Patti Mayonnaise was inspired by a girl named Patti that Jinkins spent his youth infatuated with. “There was a real Patti in my life whom I had a massive crush on for forever, it felt like,” he told Splitsider. “Certainly from junior high through high school.”

Roger lived down the street from the illustrator, right next to the Klotz family, Ms. Wingo was Jinkins favorite teacher, and Coach Fritz (A.K.A. Coach Spitz) was his actual football coach.

“And so anybody that was from Richmond [Jinkins’ hometown] and was from my past got sort of an extra bonus when they watched the show,” Jinkins revealed.

Jinkins had three sisters rather than Doug’s one, though, and none were anything like the over-the-top Judy. There was, however, a girl named Judy that he dated – his first relationship.

And as for Skeeter – well, that was Tommy Roberts, his BFF.

Doug’s age jump when the series moved to Disney was partly due to the loss of Billy West.

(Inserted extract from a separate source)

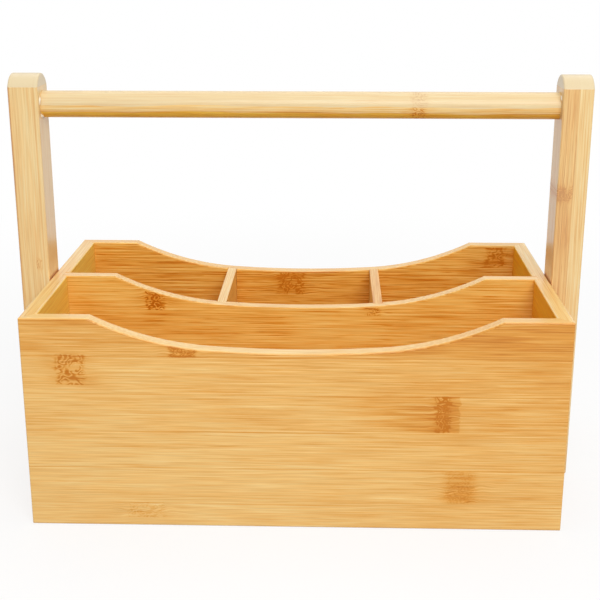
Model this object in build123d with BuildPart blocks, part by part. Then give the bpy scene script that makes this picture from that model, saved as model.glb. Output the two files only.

After 52 episodes on Nickelodeon, Doug jumped networks and joined Disney’s Saturday morning lineup. The switch also aged the green-vested tween from 11-and-a-half to 12-and-a-half, which partially explained the character’s deeper tone.

But it was really the loss of famed voice actor Billy West, who had gotten too big for his britches, which led to the growth spurt.

West, who also voiced both characters from Ren and Stimpy, came with a larger price tag after his years at Nickelodeon, and Disney’s budget simply didn’t have room for the star.

Tom McHugh stepped in, but not without a little fight from Jinkins to keep West on board.

“It was a deal that I just couldn’t take,” West told HuffPo. “No one was taking me seriously, and they kept sending me deal memos. And they kept saying, ‘Time is running out!’ And I kept saying, ‘I don’t care.'”

West still gets approached by fans who were impressed by his work on the show – both as Doug AND Roger.

“It’s so funny, no one ever talked about it over the years when I would go meet people at these conventions, and suddenly [there] they were,” West told Style Weekly. “A whole generation had turned. I had bikers come up to me and shake my hand: ‘Man, Doug was my whole childhood.’ It was touching.”